What does singing do for you physically?
It's like a workout. I love it. I sweat. It seems as if I'm becoming more active on stage. I wonder what that's coming from, I wonder if it's from watching too many MTV and VH1 videos! I'd like to see jazz become more physical, like that.
What do you do before you play?
We have a ritual. We gather together behind stage together beforehand for five or ten minutes (with the musicians) and talk about crazy stuff, sex, wild things, not even the music... We have an exchange that bonds us before we play. We do that every time.
What's it like to travel around so much?
There've been gaps in my touring, juggling being a mother and everything, and I'm claustrophobic, don't like planes, get nervous and sweaty in crowds... I really enjoyed coming over to Europe year before last on the ship, on the QE2. It's called a " crossing ", not a cruise!
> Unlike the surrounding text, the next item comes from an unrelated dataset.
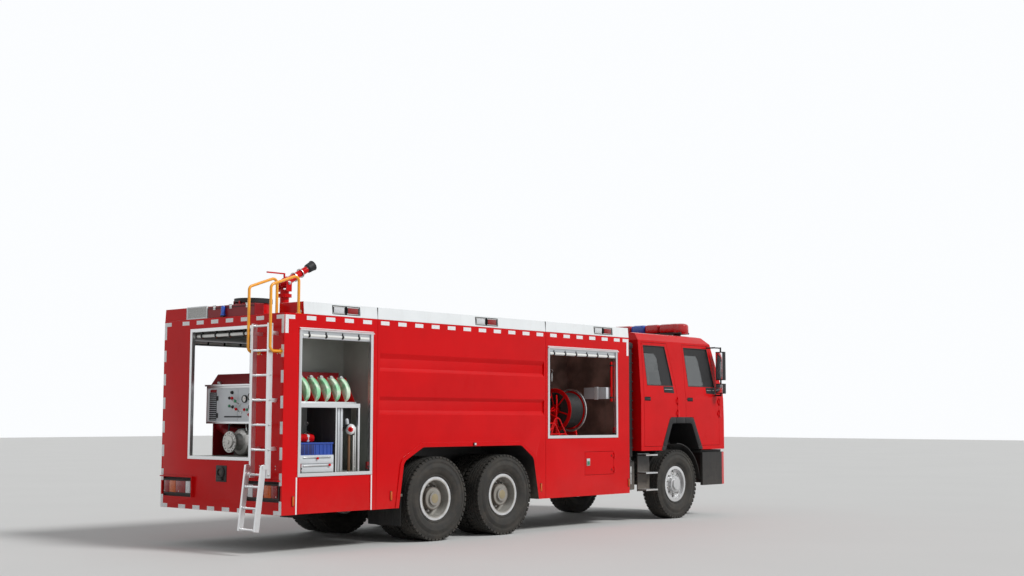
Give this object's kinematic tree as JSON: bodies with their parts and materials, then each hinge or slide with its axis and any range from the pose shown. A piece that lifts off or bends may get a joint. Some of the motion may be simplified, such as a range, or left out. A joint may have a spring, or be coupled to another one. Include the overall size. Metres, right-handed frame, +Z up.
{
  "type": "foam fire truck",
  "caption": "Crew-cab foam fire truck with side lockers, rear pump bay, roof monitor, folding ladder, tilting cab, steering and free-rolling wheels.",
  "frame": {"origin": "middle of the overall box at ground level, where the wheels stand", "axes": "+X forward, +Y to the truck's left, +Z up"},
  "size_m": [10.1624, 2.87, 3.7572],
  "materials": {
    "red_paint": "gloss red coachwork paint",
    "red_roof": "dull dark red paint",
    "white_paint": "gloss white paint",
    "black_frame": "satin black chassis paint",
    "axle_iron": "painted cast iron, dusty",
    "tyre": "dusty black tyre rubber",
    "rim": "silver painted steel wheel",
    "aluminium": "satin anodised aluminium",
    "shutter": "brushed aluminium slats",
    "yellow_paint": "gloss yellow paint",
    "black_plastic": "matt black plastic",
    "lamp": "clear and coloured lamp lenses",
    "glass": "tinted window glass",
    "cab_trim": "dark grey trim and seat cloth",
    "panel_grey": "light grey control cabinet",
    "pump_metal": "bare cast pump body",
    "rack": "white and grey shelf metal",
    "hose": "rolled woven hose",
    "light_bar": "red lens with dark base",
    "lid": "black moulded lid"
  },
  "bodies": {
    "root": {"chassis_frame": "black_frame", "leaf_springs": "black_frame", "front_axle": "axle_iron", "rear_axles": "axle_iron", "power_train": "axle_iron", "front_bumper": "red_paint", "mudguards": "black_plastic", "cab_steps": "black_frame", "rear_body": "red_paint", "tank_body": "red_paint", "front_body": "red_paint", "roof_fairings": "white_paint", "roof_lockers": "red_roof", "lamps": "lamp", "side_tanks": "black_frame", "locker_frames": "aluminium", "roller_shutters": "shutter", "rear_ladder": "aluminium", "grab_rails": "yellow_paint", "monitor_base": "red_paint", "pump_set": "pump_metal", "pump_panel": "panel_grey", "locker_racks": "rack", "hose_rolls": "hose"},
    "ladder_foot": {"ladder_foot": "aluminium"},
    "monitor_elbow": {"monitor_elbow": "red_paint"},
    "monitor_barrel": {"monitor_barrel": "red_paint"},
    "hose_reel": {"hose_reel": "red_paint"},
    "flap_right": {"flap_right": "red_paint"},
    "flap_left": {"flap_left": "red_paint"},
    "hatch": {"hatch": "red_paint"},
    "foam_lid": {"foam_lid": "lid"},
    "cab": {"cab_shell": "red_paint", "cab_glass": "glass", "cab_interior": "cab_trim", "light_bar": "light_bar"},
    "door_rear_right": {"door_rear_right": "red_paint", "glass_rear_right": "glass"},
    "door_rear_left": {"door_rear_left": "red_paint", "glass_rear_left": "glass"},
    "door_front_right": {"door_front_right": "red_paint", "glass_front_right": "glass", "mirror_right": "black_plastic"},
    "door_front_left": {"door_front_left": "red_paint", "glass_front_left": "glass", "mirror_left": "black_plastic"},
    "knuckle_right": {"knuckle_right": "axle_iron"},
    "wheel_front_right": {"tyre_front_right": "tyre", "rim_front_right": "rim"},
    "wheels_middle_right": {"tyres_middle_right": "tyre", "rims_middle_right": "rim"},
    "wheels_back_right": {"tyres_back_right": "tyre", "rims_back_right": "rim"},
    "knuckle_left": {"knuckle_left": "axle_iron"},
    "wheel_front_left": {"tyre_front_left": "tyre", "rim_front_left": "rim"},
    "wheels_middle_left": {"tyres_middle_left": "tyre", "rims_middle_left": "rim"},
    "wheels_back_left": {"tyres_back_left": "tyre", "rims_back_left": "rim"}
  },
  "joints": [
    {"name": "cab_tilt", "type": "hinge", "parent": "root", "child": "cab", "pos_m": [4.8662, 0, 1.11], "axis": [0, 1, 0], "range_deg": [0, 50]},
    {"name": "door_rear_right_hinge", "type": "hinge", "parent": "cab", "child": "door_rear_right", "pos_m": [3.5037, -1.255, 1.82], "axis": [0, 0, 1], "range_deg": [0, 70]},
    {"name": "door_rear_left_hinge", "type": "hinge", "parent": "cab", "child": "door_rear_left", "pos_m": [3.5037, 1.255, 1.82], "axis": [0, 0, -1], "range_deg": [0, 70]},
    {"name": "door_front_right_hinge", "type": "hinge", "parent": "cab", "child": "door_front_right", "pos_m": [4.7437, -1.255, 1.82], "axis": [0, 0, 1], "range_deg": [0, 70]},
    {"name": "door_front_left_hinge", "type": "hinge", "parent": "cab", "child": "door_front_left", "pos_m": [4.7437, 1.255, 1.82], "axis": [0, 0, -1], "range_deg": [0, 70]},
    {"name": "steer_right", "type": "hinge", "parent": "root", "child": "knuckle_right", "pos_m": [3.5602, -0.88, 0.562], "axis": [0, 0, 1], "range_deg": [-35, 35]},
    {"name": "steer_left", "type": "hinge", "parent": "root", "child": "knuckle_left", "pos_m": [3.5602, 0.88, 0.562], "axis": [0, 0, 1], "range_deg": [-35, 35]},
    {"name": "wheel_front_right_spin", "type": "hinge", "parent": "knuckle_right", "child": "wheel_front_right", "pos_m": [3.5602, -1.03, 0.562], "axis": [0, 1, 0], "continuous": true},
    {"name": "wheels_middle_right_spin", "type": "hinge", "parent": "root", "child": "wheels_middle_right", "pos_m": [-0.7648, -0.915, 0.562], "axis": [0, 1, 0], "continuous": true},
    {"name": "wheels_back_right_spin", "type": "hinge", "parent": "root", "child": "wheels_back_right", "pos_m": [-2.1148, -0.915, 0.562], "axis": [0, 1, 0], "continuous": true},
    {"name": "wheel_front_left_spin", "type": "hinge", "parent": "knuckle_left", "child": "wheel_front_left", "pos_m": [3.5602, 1.03, 0.562], "axis": [0, 1, 0], "continuous": true},
    {"name": "wheels_middle_left_spin", "type": "hinge", "parent": "root", "child": "wheels_middle_left", "pos_m": [-0.7648, 0.915, 0.562], "axis": [0, 1, 0], "continuous": true},
    {"name": "wheels_back_left_spin", "type": "hinge", "parent": "root", "child": "wheels_back_left", "pos_m": [-2.1148, 0.915, 0.562], "axis": [0, 1, 0], "continuous": true},
    {"name": "ladder_fold", "type": "hinge", "parent": "root", "child": "ladder_foot", "pos_m": [-4.9623, -0.9775, 1.045], "axis": [0, 1, 0], "range_deg": [0, 170]},
    {"name": "monitor_swivel", "type": "hinge", "parent": "root", "child": "monitor_elbow", "pos_m": [-3.7688, 0, 3.25], "axis": [0, 0, 1], "continuous": true},
    {"name": "monitor_elevate", "type": "hinge", "parent": "monitor_elbow", "child": "monitor_barrel", "pos_m": [-3.7688, 0, 3.42], "axis": [0, -1, 0], "range_deg": [-45, 40]},
    {"name": "reel_spin", "type": "hinge", "parent": "root", "child": "hose_reel", "pos_m": [0.9312, -0.9, 1.76], "axis": [1, 0, 0], "continuous": true},
    {"name": "flap_right_hinge", "type": "hinge", "parent": "root", "child": "flap_right", "pos_m": [-3.9338, -1.231, 0.486], "axis": [1, 0, 0], "range_deg": [0, 90]},
    {"name": "flap_left_hinge", "type": "hinge", "parent": "root", "child": "flap_left", "pos_m": [-3.9338, 1.231, 0.486], "axis": [-1, 0, 0], "range_deg": [0, 90]},
    {"name": "hatch_hinge", "type": "hinge", "parent": "root", "child": "hatch", "pos_m": [1.7552, -1.258, 0.955], "axis": [0, 0, 1], "range_deg": [0, 100]},
    {"name": "foam_lid_hinge", "type": "hinge", "parent": "root", "child": "foam_lid", "pos_m": [-4.6128, -0.09, 3.11], "axis": [0, -1, 0], "range_deg": [0, 100]}
  ],
  "couplings": [
    {"joint": "steer_left", "follows": "steer_right", "ratio": 1}
  ]
}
How has the political situation affected your work or travel?
Well, after September 11th, it seemed like music was at a stand still. I do not support the war, and I don't think that the US is doing all it can to avoid this kind of aggression. I'm not happy with the present regime and I can't wait until the elections, when hopefully we'll be able to get a better government in place. Right now it's so retro! But I'm able to disagree, and be vocal about it, and still move around freely in the world. I wouldn't live any other place, or be any other nationality. I embrace the American ideals, and democracy.
If one thing happened that enabled you to make a living at jazz, to eat food and have a child and live, what was that thing or moment?
I guess that defining moment was when I made the absolute commitment to devoting myself entirely, placing all my energy and focus on the music itself, not the trappings of the music, but really serving the music and having that kind of relationship with it, caring for it and it caring for me. Everything began to fall into place once I made that commitment and accepted the fact that I may never be rich or famous, or have the material wealth that you find in the pop world, for example. I still don't feel famous, I still feel the same way I did when I began this, with the same hunger for music.